The union also expressed concern about some of the recommendations made in the review, including putting in place a more documented and structured system for senior management to make decisions on difficult or contentious editorial issues. It said such a system could prevent RTHK from delivering breaking news quickly and accurately.
Chiu said the appointment of bureaucrat Patrick Li, who has no experience in broadcasting, as RTHK’s editor-in-chief had stripped the station of its editorial independence. She said the government was trying to replace RTHK’s professionalism with bureaucracy.
“We are afraid that Li’s background and knowledge of the media industry might not be sufficient,” Chiu said, adding that someone from the journalism field would have been a better choice.
The Hong Kong Journalists Association said in a statement that it was deeply concerned by the government’s review report, which urged RTHK to improve its governance and editorial management.
It said it was worried that the government would tighten its control on the public broadcaster, which should serve the Hong Kong people with editorial autonomy but not become an official mouthpiece.
Political commentator Yau Ching-yuen said on his YouTube channel that Leung’s removal was not surprising, but it happened earlier than expected.
Yau said the Hong Kong government could have waited several more months until Leung’s contract expired in August, but it chose to sack him before July 1, which will mark the 100th anniversary of the founding of the Communist Party of China.
Yau said Leung had tried to fulfill the demands from the pro-Beijing camp while safeguarding the principles of press freedom during his term, but he still failed to complete his contract.
Yau said Leung’s removal, together with the arrest of Apple Daily’s founder Jimmy Lai, showed that Beijing would continue to tighten its control over Hong Kong’s media.
Last week, the National Radio and Television Administration, China’s broadcasting regulator, said that BBC World News was not allowed to continue its service within Chinese territory as it failed to meet the government’s requirements.
The ban came after the British broadcasting regulator early this month canceled the license of Beijing-backed CGTN.
RTHK said on February 12 that it would stop relaying the BBC World Service. Leung said later that the decision was purely made by him without any pressure from the Hong Kong government.
RTHK had received thousands of complaints after it produced two investigative reports about the 2019 Yuen Long attack during a period of social unrest.
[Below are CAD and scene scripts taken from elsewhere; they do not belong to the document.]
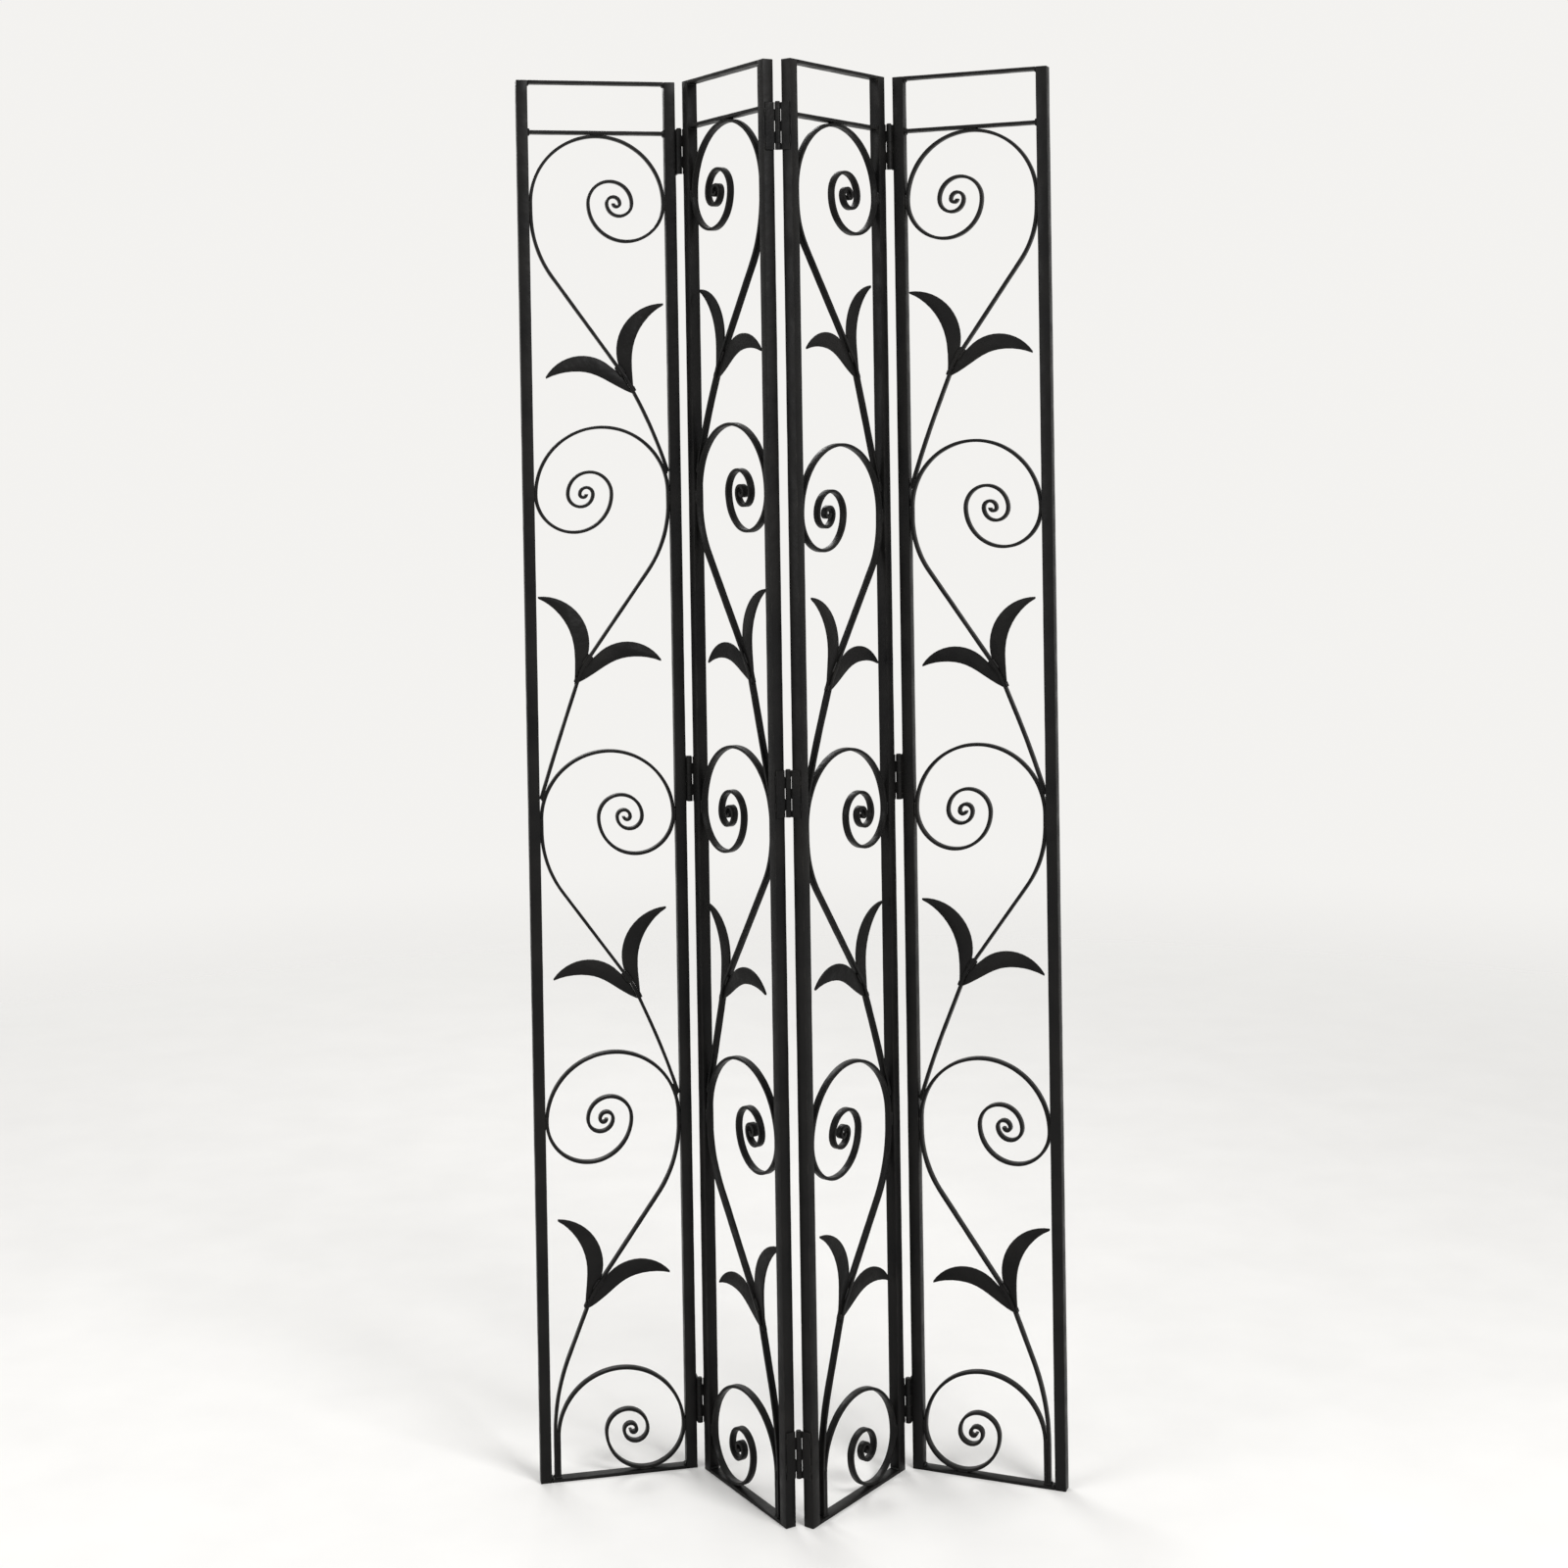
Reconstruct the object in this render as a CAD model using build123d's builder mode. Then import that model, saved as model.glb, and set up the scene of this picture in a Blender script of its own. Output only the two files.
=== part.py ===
"""Folding screen of forged iron: four tall open panels, hinged in a zigzag.

Each panel is a frame of square bar with flat rails. A vine of five scrolls runs down inside it,
and a pair of crescent leaves sits at each fork of its stem. Units are millimetres, Z is up,
and the origin is on the floor in the middle of the screen as it stands.
"""
from build123d import *
from math import atan2, cos, dist, radians, sin, tan
import os

os.makedirs("parts", exist_ok=True)

# Overall sizes
SCREEN_HEIGHT = 1980.0
PANEL_WIDTH = 225.0

# Bar stock
STILE_SIDE = 16.0
RAIL_THICKNESS = 5.0
STRIP_THICKNESS = 4.8
STRIP_DEPTH = 10.0
LEAF_THICKNESS = 3.0

# Frame: how far below the top each panel's cross rail was welded in
CROSS_RAIL_DROPS = (70.0, 62.0, 71.0, 74.0)

# Scrolls: each half turn of the strip has its own radius, as a share of the outer one.
# The second was bent freely, so it has a share for each scroll of each panel, from the top.
SECOND_SHARES = (
    (0.57, 0.57, 0.57, 0.64),
    (0.54, 0.56, 0.59, 0.56),
    (0.56, 0.53, 0.50, 0.60),
    (0.58, 0.58, 0.58, 0.54),
)
FOOT_SECOND_SHARE = 0.62
INNER_SHARES = (0.33, 0.19, 0.1, 0.05)
# Between the stile and the leg of each panel's foot scroll, which the last tail runs down beside
FOOT_LEG_GAPS = (9.0, 14.0, 18.0, 12.0)

# Stems: they leave a scroll straight down, slope to the fork and end against the next scroll
STEM_SLOPE = 54.5
STEM_FLAT_RUN = 15.0
FORK_DROP = 238.0
FORK_BEND_RADIUS = 60.0
TAIL_BEND_RUN = 58.0
TAIL_END_RUN = 2.0
TAIL_END_ANGLE = 17.5

# The vines were set out by eye: how far each lower scroll stands above its even place,
# how far each stem's line passes beside the middle of the panel, as a share of a scroll's radius,
# and how far up that line its fork sits
SCROLL_DRIFTS = ((26, 4, 12), (27, 17, 20), (-4, 12, 15), (-1, 9, 3))
STEM_OFFSETS = (
    (0.32, 0.29, 0.32, 0.28),
    (0.31, 0.39, 0.42, 0.33),
    (0.43, 0.42, 0.37, 0.28),
    (0.38, 0.38, 0.33, 0.33),
)
FORK_DRIFTS = ((-10, -9, -3, -11), (-1, -3, -9, -13), (4, 14, 0, 2), (10, 6, 9, -4))

# Leaf outlines, from the fork, as shares of a scroll's radius: sideways, then up
UPRIGHT_CROTCH = (-0.11, 0.19)
UPRIGHT_CROWN = (-0.04, 0.79)
UPRIGHT_TIP = (0.58, 1.12)
UPRIGHT_HOLLOW = ((0.34, 0.92), (0.11, 0.48), (0.09, 0.11))
LEAF_HEEL = (0.11, -0.23)
LYING_HOLLOW = ((-0.21, -0.06), (-0.55, 0.13), (-0.87, 0.17))
LYING_TIP = (-1.21, 0.11)
LYING_CROWN = (-0.7, 0.4)
LYING_CROTCH = (-0.23, 0.21)
LEAF_TIP_WIDTH = 0.03

# How far each leaf turns about its fork from that outline, in degrees towards the lying leaf's side
UPRIGHT_TURNS = ((0, -3, 3, 4), (0, 5, 5, 1), (6, 6, 2, 2), (-6, 1, -5, -2))
LYING_TURNS = ((4, 1, -2, -6), (-2, 5, 0, -1), (-5, 0, -2, 5), (0, 1, 3, 0))

# Hinges
HINGES_PER_JOINT = 3
HINGE_HEIGHT = 63.5
TOP_HINGE_DROPS = (67.0, 58.0, 67.0)
FOOT_HINGE_RISE = 67.0
HINGE_GAP = 8.0
FLAP_THICKNESS = 2.5
FLAP_MARGIN = 2.0
KNUCKLE_SHARES = (0.14, 0.25, 0.22, 0.25, 0.14)
KNUCKLE_RADIUS = 4.0
KNUCKLE_CLEARANCE = 0.4
PIN_PROUD = 3.5
PIN_RADIUS = 2.2
PIN_CLEARANCE = 0.05
PIN_HEAD_RADIUS = 3.2
PIN_HEAD_HEIGHT = 1.5

# How the screen stands: the second panel's direction, and the turn at each joint, in degrees
SECOND_PANEL_YAW = -57.5
TURNS = (70.8, 112.3, 75.4)

INNER_WIDTH = PANEL_WIDTH - 2 * STILE_SIDE
SCROLL_RADIUS = (INNER_WIDTH - STRIP_THICKNESS) / 2

PANELS = 4
FORKS = 4
JOINT_REACH = PANEL_WIDTH / 2 + HINGE_GAP / 2
JOINT_DEPTH = STILE_SIDE / 2 + PIN_PROUD
# The outer joints have their pins in front, the middle one behind
PIN_SIDES = (-1, 1, -1)
# The panel whose flaps have the greater number of knuckles, and carry the pins
PIN_PANELS = (0, 2, 3)


def along(yaw):
    return Vector(cos(radians(yaw)), sin(radians(yaw)), 0)


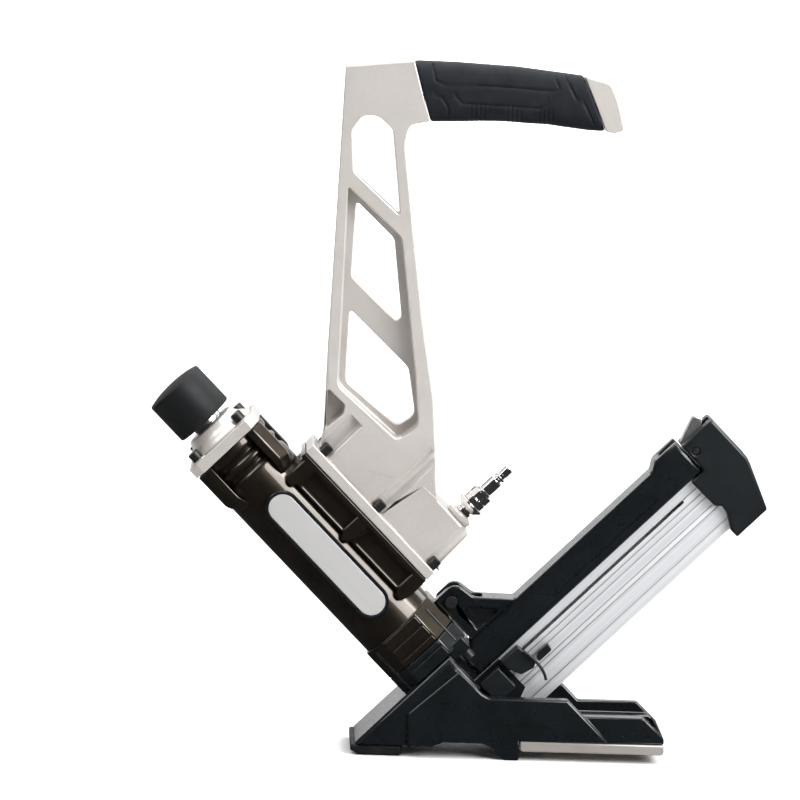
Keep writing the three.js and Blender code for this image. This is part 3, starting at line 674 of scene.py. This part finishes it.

In the evening of July 21, 2019, hundreds of men wearing white shirts gathered in Yuen Long MTR station and attacked passengers, some of whom were going home from a protest march on Hong Kong Island.
In October 2019, RTHK’s Hong Kong Connection published an investigative report titled 721 Yuen Long Nightmare, accusing the Hong Kong Police Force of mishandling the Yuen Long attack. Last October, it published a follow-up report titled 7.21 Who Owns the Truth.
On November 3 last year, RTHK producer Choy Yuk-ling, who worked on programs about the Yuen Long attack, was arrested for allegedly violating the Road Traffic Ordinance in some car plate searches.
Leung said he was worried that the arrest would have a chilling effect on journalists. He said RTHK would not alter its editorial principles or stop investigative reporting.
Last May, RTHK announced it was suspending the production of its satirical show Headliner, which mocked the police for failing to do their duty in the Yuen Long attack.
RTHK said it apologized to anyone offended by the program. The announcement came shortly after the Communications Authority issued the public broadcaster with a warning for “denigrating and insulting” the police in an episode of Headliner.
Separately, RTHK last month terminated the civil service contract of Nabela Qoser, a journalist with the public broadcaster, who had grilled Chief Executive Carrie Lam with tough questions about the Yuen Long attack in a media briefing in 2019.
Qoser was offered a 120-day temporary contract while an internal investigation into complaints about her reporting was reopened. On January 28, more than 60 RTHK employees protested at the station’s headquarters against the treatment of Qoser.